Dr. Twenge juga menyatakan bahwa anak-anak remaja dengan waktu layar lima jam atau lebih akan mempunyai kemungkinan depresi dan pikiran untuk bunuh diri lebih besar. Lalu, bagaimana dengan anak-anak remaja dengan waktu layar satu jam saja atau kurang dari dua jam? Seorang anak remaja bisa saja menghabiskan waktu lima jam di-cyber-bullied atau membentuk komunitas untuk anti cyber bully. Waktu layar tersebut jelas memberikan dampak yang berbeda, bukan?

Tentu saja, banyak yang harus dipertimbangkan untuk menarik sebuah kesimpulan. Pastinya teknologi itu seperti pedang bermata dua. Bila dipergunakan dengan baik, maka teknologi akan memberikan dampak yang baik seperti pergaulan yang lebih luas dan memberikan ruang yang lebih baik dan sehat untuk mengeluarkan isi hati di media online daripada melakukan hal-hal yang berbahaya di dunia nyata. Melalui sosial media, anak-anak juga dapat berbagi musiknya, skill atau talentanya ataupun membentuk komunitas sosial lainnya. Teknologi dapat mengenalkan dunai baru bagi anak-anak.

Jadi, apakah perlu takut pada teknologi?

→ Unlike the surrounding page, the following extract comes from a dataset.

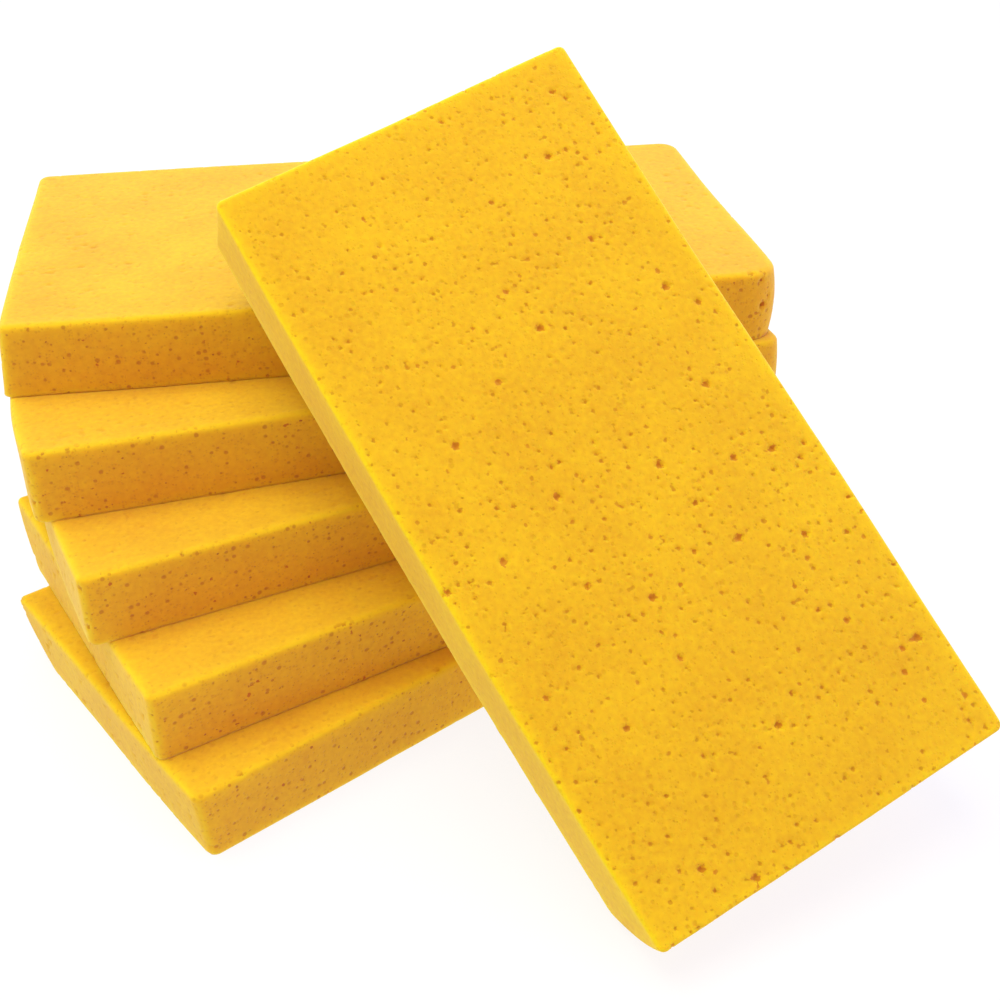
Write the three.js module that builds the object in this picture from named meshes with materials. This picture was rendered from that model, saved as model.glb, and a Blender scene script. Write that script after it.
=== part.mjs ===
// A set of six loose sponge pads for a grouting float: five lie in a fanned stack and the sixth leans
// on the stack's front edge. Every pad is the same block of open-cell foam, 280 x 140 x 28 mm.
//
// Frame: millimetres, +Z up, +X along the top pad's long side. The origin is the centre of the bottom
// pad's underside, on the surface that the set stands on.

import * as THREE from 'three';

// Driving dimensions, in millimetres and degrees.
const PAD_LENGTH = 280;
const PAD_WIDTH = 140;
const PAD_THICKNESS = 28;
const EDGE_ROUNDING = 3;
const CORNER_RADIUS = 7;
const PAD_GAP = 0.3;
const CORNER_STEPS = 6;
const EDGE_STEPS = 2;

// The stack from the bottom up: each pad's centre on the floor plan, and its turn about +Z.
const STACK = [
  { name: 'bottom_pad', x: 0, y: 0, turn: 30 },
  { name: 'lower_pad', x: 1.5, y: 8, turn: 23 },
  { name: 'middle_pad', x: -6.5, y: 26.5, turn: 17 },
  { name: 'upper_pad', x: -7, y: 43.5, turn: 8 },
  { name: 'top_pad', x: -2, y: 65, turn: 0 },
];

// The leaning pad stands on one back corner. Its foot is where that corner would be without its
// rounding, so it lies a little under the floor and the rounded corner rests just above it. The pad is
// turned about +Z, tilted back from lying flat, and then turned in its own plane.
const LEANING_FOOT = { x: 46.1, y: -190.5, z: -2.2 };
const LEANING_TURN = 7.3;
const LEANING_TILT = 38.6;
const LEANING_SPIN = 18.2;

const FOAM_COLOUR = 0xf4b92a;
const LEANING_FOAM_COLOUR = 0xf8c02c;

const radians = THREE.MathUtils.degToRad;

function foam(colour) {
  return new THREE.MeshStandardMaterial({ color: colour, roughness: 0.95, metalness: 0 });
}

// A rectangle with round corners, drawn counter-clockwise and centred on the origin.
function roundedRectangle(length, width, radius) {
  const right = length / 2;
  const top = width / 2;
  const outline = new THREE.Shape();
  outline.moveTo(radius - right, -top);
  outline.lineTo(right - radius, -top);
  outline.absarc(right - radius, radius - top, radius, -Math.PI / 2, 0);
  outline.lineTo(right, top - radius);
  outline.absarc(right - radius, top - radius, radius, 0, Math.PI / 2);
  outline.lineTo(radius - right, top);
  outline.absarc(radius - right, top - radius, radius, Math.PI / 2, Math.PI);
  outline.lineTo(-right, radius - top);
  outline.absarc(radius - right, radius - top, radius, Math.PI, 1.5 * Math.PI);
  return outline;
}

// One pad: its underside lies on z = 0, and its edges are rounded all the way round.
function padGeometry() {
  const inset = 2 * EDGE_ROUNDING;
  const outline = roundedRectangle(
    PAD_LENGTH - inset,
    PAD_WIDTH - inset,
    CORNER_RADIUS - EDGE_ROUNDING,
  );
  const geometry = new THREE.ExtrudeGeometry(outline, {
    depth: PAD_THICKNESS - inset,
    bevelThickness: EDGE_ROUNDING,
    bevelSize: EDGE_ROUNDING,
    bevelSegments: EDGE_STEPS,
    curveSegments: CORNER_STEPS,
  });
  geometry.translate(0, 0, EDGE_ROUNDING);
  return geometry;
}

function padMesh(name, colour) {
  const mesh = new THREE.Mesh(padGeometry(), foam(colour));
  mesh.name = name;
  return mesh;
}

// Five pads on top of each other, each a little further round than the one above it.
function fannedStack() {
  const stack = new THREE.Group();
  STACK.forEach((place, level) => {
    const pad = padMesh(place.name, FOAM_COLOUR);
    pad.position.set(place.x, place.y, level * (PAD_THICKNESS + PAD_GAP));
    pad.rotation.z = radians(place.turn);
    stack.add(pad);
  });
  return stack;
}

// The sixth pad: the outer group turns it to the stack, the inner one tilts it back.
function leaningPad() {
  const turned = new THREE.Group();
  turned.position.set(LEANING_FOOT.x, LEANING_FOOT.y, LEANING_FOOT.z);
  turned.rotation.z = radians(LEANING_TURN);

  const tilted = new THREE.Group();
  tilted.rotation.x = radians(LEANING_TILT);
  turned.add(tilted);

  const spun = new THREE.Group();
  spun.rotation.z = radians(LEANING_SPIN);
  tilted.add(spun);

  const pad = padMesh('leaning_pad', LEANING_FOAM_COLOUR);
  pad.rotation.z = Math.PI / 2;
  pad.position.set(PAD_WIDTH / 2, PAD_LENGTH / 2, 0);
  spun.add(pad);
  return turned;
}

const group = new THREE.Group();
group.name = 'sponge_pad_set';
group.add(fannedStack());
group.add(leaningPad());

export default group;
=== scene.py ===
"""Six loose foam pads for a sponge float: five fanned in a stack and one leaning on its front edge."""

import math

import bpy
import numpy as np
from bpy.props import FloatProperty, FloatVectorProperty, IntProperty, PointerProperty
from mathutils import Matrix, Vector


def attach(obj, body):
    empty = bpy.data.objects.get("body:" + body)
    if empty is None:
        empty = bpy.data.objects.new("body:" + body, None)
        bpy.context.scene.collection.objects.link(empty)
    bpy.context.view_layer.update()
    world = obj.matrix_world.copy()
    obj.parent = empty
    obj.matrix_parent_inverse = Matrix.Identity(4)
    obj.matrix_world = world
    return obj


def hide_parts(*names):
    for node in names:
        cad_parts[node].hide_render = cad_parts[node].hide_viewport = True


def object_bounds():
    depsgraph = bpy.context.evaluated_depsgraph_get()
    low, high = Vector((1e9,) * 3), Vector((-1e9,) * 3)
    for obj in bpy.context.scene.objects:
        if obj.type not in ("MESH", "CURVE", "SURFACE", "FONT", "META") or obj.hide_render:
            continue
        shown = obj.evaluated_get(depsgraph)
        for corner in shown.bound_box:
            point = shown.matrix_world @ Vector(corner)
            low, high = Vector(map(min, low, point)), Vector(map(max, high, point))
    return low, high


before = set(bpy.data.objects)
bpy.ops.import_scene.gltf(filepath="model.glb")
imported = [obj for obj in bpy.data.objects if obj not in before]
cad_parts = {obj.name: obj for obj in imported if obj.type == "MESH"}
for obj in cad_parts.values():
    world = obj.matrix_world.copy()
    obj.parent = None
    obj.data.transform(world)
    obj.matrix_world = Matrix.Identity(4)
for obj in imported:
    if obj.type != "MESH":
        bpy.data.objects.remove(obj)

bl_info = {
    "name": "Foam Float Pads",
    "version": (1, 0, 0),
    "blender": (4, 5, 0),
    "location": "3D View > Sidebar > Foam Pads",
    "description": "Makes a fanned stack of open-cell foam pads, one pad leaning on it, and a stage",
    "category": "Add Mesh",
}

MM = 0.001
CAD_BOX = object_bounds()
STACK_PADS = ("bottom_pad", "lower_pad", "middle_pad", "upper_pad", "top_pad")
LEANING_PAD = "leaning_pad"
STACK_SLOT = "stack_foam"
LEANING_SLOT = "leaning_foam"

# The share of large bubbles among all, at a pad's middle, and what it gains by the pad's end. Then the
# shares of middle-sized and small ones, which are the same all over.
STACK_LARGE_SHARE = (0.075, 0.0)
LEANING_LARGE_SHARE = (0.026, -0.02)
MIDDLE_SHARE = 0.34
SMALL_SHARE = 0.36
# How much larger than the smallest a small bubble can be, the power that keeps most large bubbles near
# their least size, and the radius of those too small to matter.
SMALL_SPREAD = 0.4
LARGE_POWER = 1.5
CLOSED_RADIUS = 0.05 * MM

# Points close in round an opened bubble from this many radii plus this margin, by this power.
CLOSE_IN_RADII = 1.6
CLOSE_IN_MARGIN = 0.5 * MM
CLOSE_IN_POWER = 0.55
# How many radii of its cell's side a bubble takes up, how many radii a point sinks at most, the reach
# before a bubble is found, and the most reach that the mesh holds.
ROOM_TAKEN = 2.1
DEEPEST_SINK = 1.1
REACH_OF_NONE = 9.0
MOST_REACH = 3.0

# Lengths of the waves in the cut sides and the broad faces, and the slow waves' share of a side's.
SLOW_WAVE = 45 * MM
QUICK_WAVE = 13 * MM
SLOW_SHARE = 0.75
DIP_WAVE = 38 * MM

# Patterns in the foam: cell patterns by size, the mottle's scale and the fraying of bubbles' rims.
FINE_CELLS = {"Scale": 900.0, "Largest": 0.55, "Smallest": 0.05}
MIDDLE_CELLS = {"Scale": 420.0, "Largest": 0.42, "Smallest": -0.06}
MOTTLE_SCALE = 480.0
RAGGEDNESS = 2.0
# Tints of the foam's colour in its light and dark patches, and of the painted highlight along its
# edges:
# a brighter, more saturated yellow in place of light glowing through the foam near an edge.
LIGHT_TINT = (1.08, 1.18, 1.1)
DARK_TINT = (0.92, 0.82, 0.9)
RIM_HIGHLIGHT_TINT = (1.18, 1.55, 0.6)
# How far each effect covers the colour under it: the painted highlight along the edges, and the painted
# shade in fine cells, middle cells and opened bubbles.
RIM_HIGHLIGHT_COVER = 0.8
FINE_SHADE_COVER = 0.2
MIDDLE_SHADE_COVER = 0.5
BUBBLE_SHADE_COVER = 0.85
# How much the mottle lightens the foam, and what it and the open pores add to the roughness.
MOTTLE_LIFT = 1.3
MOTTLE_ROUGHNESS = 0.2
PORE_ROUGHNESS = 0.1
# Heights of both kinds of cell and of the mottle in the bump, and the bump's own values.
FINE_HEIGHT = -0.45
MIDDLE_HEIGHT = -0.8
MOTTLE_HEIGHT = 0.55
BUMP = {"Distance": 0.35 * MM, "Strength": 0.6}
# What is the same all over the foam.
FOAM_SETTINGS = {
    "IOR": 1.35,
    "Specular IOR Level": 0.3,
    "Sheen Weight": 0.2,
    "Sheen Roughness": 0.5,
    "Sheen Tint": (1.0, 0.95, 0.75, 1.0),
    "Subsurface Weight": 0.4,
    "Subsurface Radius": (1.0, 0.45, 0.1),
    "Subsurface Scale": 4.0 * MM,
}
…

Ketika kita takut berlebihan dan melarang anak-anak untuk tidak menggunakan teknologi mungkin dapat berdampak lebih negatif daripada positifnya. Tentu saja harus ada batasan-batasan yang jelas. Anak-anak harus dipandu dan diajarkan untuk menggunakan teknologi secara benar dan penuh tanggung jawab.

UNICEF menyatakan bahwa teknologi itu seperti huruf U. Ketika tidak terpapar teknologi sama sekali atau penggunaan teknologi secara berlebihan akan sedikit berdampak buruk pada kesehatan mental. Tetapi penggunaan teknologi dengan wajar akan sedikit berdampak baik pada kesehatan mental. Penggunaan teknologi yang wajar dan dengan penuh tanggung jawab adalah kuncinya.